§ Task:
Every line in the listing below from the one with "make_scale(vise)" through the one with "points = [vertex.co" is to be reproduced exactly, both ends included; leave out the rest.

Scripts that build objects
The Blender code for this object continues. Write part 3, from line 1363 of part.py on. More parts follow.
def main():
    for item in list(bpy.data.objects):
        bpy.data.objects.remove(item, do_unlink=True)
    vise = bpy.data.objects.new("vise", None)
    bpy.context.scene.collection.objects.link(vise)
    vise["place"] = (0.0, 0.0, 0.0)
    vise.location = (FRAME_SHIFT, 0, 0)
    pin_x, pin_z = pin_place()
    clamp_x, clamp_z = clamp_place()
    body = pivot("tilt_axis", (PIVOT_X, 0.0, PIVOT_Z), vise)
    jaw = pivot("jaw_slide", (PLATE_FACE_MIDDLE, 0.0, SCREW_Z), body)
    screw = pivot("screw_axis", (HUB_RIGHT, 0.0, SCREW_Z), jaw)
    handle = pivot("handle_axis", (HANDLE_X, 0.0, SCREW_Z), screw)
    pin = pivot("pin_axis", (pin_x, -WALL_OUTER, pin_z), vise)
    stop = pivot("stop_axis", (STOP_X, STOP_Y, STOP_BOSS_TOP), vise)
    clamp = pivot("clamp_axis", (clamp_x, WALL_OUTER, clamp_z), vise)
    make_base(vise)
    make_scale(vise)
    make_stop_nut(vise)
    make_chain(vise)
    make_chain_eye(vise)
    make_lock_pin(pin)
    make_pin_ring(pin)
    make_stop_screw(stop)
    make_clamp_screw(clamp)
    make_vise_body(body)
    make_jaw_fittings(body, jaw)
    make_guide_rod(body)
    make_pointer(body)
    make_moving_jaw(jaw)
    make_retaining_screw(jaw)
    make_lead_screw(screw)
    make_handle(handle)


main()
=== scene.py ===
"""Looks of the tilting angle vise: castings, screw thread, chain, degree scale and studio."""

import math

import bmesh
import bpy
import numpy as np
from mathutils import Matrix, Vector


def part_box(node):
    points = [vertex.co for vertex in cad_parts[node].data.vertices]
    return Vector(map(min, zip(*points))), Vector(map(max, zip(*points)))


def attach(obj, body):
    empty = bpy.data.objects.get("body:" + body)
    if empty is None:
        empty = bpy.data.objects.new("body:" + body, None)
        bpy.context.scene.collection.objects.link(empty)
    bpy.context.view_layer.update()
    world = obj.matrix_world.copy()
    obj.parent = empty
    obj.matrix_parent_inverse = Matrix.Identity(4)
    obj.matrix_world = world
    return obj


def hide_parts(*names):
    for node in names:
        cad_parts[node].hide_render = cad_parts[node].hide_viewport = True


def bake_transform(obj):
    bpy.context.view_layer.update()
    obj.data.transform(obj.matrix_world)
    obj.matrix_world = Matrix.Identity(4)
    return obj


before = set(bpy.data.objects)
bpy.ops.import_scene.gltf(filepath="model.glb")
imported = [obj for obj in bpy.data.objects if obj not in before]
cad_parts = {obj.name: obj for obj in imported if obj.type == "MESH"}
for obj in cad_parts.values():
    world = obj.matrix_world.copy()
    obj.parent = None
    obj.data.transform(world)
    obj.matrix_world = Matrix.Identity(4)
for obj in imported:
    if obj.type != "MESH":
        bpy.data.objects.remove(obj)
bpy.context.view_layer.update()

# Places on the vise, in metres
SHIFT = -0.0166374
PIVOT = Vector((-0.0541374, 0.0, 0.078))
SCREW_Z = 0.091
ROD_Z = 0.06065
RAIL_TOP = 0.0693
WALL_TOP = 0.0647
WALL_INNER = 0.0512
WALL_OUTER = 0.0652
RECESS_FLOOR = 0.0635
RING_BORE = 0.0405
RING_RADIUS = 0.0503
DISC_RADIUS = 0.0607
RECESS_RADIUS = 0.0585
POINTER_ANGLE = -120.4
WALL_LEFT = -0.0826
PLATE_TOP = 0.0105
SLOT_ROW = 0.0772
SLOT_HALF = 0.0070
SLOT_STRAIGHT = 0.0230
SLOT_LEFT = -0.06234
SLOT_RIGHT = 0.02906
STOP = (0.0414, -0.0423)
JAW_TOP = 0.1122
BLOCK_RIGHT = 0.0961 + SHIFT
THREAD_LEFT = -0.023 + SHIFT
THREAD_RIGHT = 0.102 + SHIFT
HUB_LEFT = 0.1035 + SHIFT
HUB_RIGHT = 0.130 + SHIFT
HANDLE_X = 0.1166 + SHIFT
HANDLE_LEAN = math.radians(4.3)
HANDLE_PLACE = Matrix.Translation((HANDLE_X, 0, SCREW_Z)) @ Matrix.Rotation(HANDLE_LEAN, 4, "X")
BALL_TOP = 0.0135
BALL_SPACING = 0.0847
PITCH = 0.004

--

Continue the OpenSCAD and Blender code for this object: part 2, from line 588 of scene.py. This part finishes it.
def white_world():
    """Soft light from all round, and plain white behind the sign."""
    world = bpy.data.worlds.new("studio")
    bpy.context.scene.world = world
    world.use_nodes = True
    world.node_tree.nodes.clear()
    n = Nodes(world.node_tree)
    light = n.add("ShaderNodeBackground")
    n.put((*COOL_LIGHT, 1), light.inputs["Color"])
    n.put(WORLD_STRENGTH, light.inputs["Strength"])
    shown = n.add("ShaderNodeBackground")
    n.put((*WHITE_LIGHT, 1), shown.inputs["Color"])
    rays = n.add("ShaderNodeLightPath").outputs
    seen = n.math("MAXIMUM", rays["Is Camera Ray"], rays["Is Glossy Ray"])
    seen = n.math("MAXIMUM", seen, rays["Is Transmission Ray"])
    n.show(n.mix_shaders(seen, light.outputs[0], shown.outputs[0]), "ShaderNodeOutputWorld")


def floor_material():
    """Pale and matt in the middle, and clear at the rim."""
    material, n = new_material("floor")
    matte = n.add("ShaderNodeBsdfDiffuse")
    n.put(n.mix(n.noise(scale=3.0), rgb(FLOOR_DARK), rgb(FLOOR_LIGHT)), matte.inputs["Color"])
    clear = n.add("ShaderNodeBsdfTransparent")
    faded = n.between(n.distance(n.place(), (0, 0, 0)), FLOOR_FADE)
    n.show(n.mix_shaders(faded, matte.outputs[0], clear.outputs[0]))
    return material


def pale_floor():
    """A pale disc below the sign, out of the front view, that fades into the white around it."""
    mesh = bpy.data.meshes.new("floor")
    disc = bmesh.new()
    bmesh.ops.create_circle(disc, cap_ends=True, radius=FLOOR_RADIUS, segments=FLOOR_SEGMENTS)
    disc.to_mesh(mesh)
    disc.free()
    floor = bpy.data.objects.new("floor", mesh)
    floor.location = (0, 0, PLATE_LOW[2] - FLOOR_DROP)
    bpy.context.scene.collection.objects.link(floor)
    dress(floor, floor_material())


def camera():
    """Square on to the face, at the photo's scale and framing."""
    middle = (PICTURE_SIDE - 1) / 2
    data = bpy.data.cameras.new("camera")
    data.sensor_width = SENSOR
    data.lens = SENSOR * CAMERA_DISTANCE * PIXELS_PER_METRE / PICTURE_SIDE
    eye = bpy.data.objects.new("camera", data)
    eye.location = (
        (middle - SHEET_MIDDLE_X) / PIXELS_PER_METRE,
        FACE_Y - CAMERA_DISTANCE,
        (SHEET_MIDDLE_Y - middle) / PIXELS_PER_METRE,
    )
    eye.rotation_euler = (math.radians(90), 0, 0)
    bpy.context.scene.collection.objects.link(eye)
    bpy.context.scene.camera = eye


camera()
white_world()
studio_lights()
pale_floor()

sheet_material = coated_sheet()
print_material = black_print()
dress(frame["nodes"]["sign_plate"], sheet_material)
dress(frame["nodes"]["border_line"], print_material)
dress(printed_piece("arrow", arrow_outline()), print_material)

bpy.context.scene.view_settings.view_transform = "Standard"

§ Answer in full:
    make_scale(vise)
    make_stop_nut(vise)
    make_chain(vise)
    make_chain_eye(vise)
    make_lock_pin(pin)
    make_pin_ring(pin)
    make_stop_screw(stop)
    make_clamp_screw(clamp)
    make_vise_body(body)
    make_jaw_fittings(body, jaw)
    make_guide_rod(body)
    make_pointer(body)
    make_moving_jaw(jaw)
    make_retaining_screw(jaw)
    make_lead_screw(screw)
    make_handle(handle)


main()
=== scene.py ===
"""Looks of the tilting angle vise: castings, screw thread, chain, degree scale and studio."""

import math

import bmesh
import bpy
import numpy as np
from mathutils import Matrix, Vector


def part_box(node):
    points = [vertex.co for vertex in cad_parts[node].data.vertices]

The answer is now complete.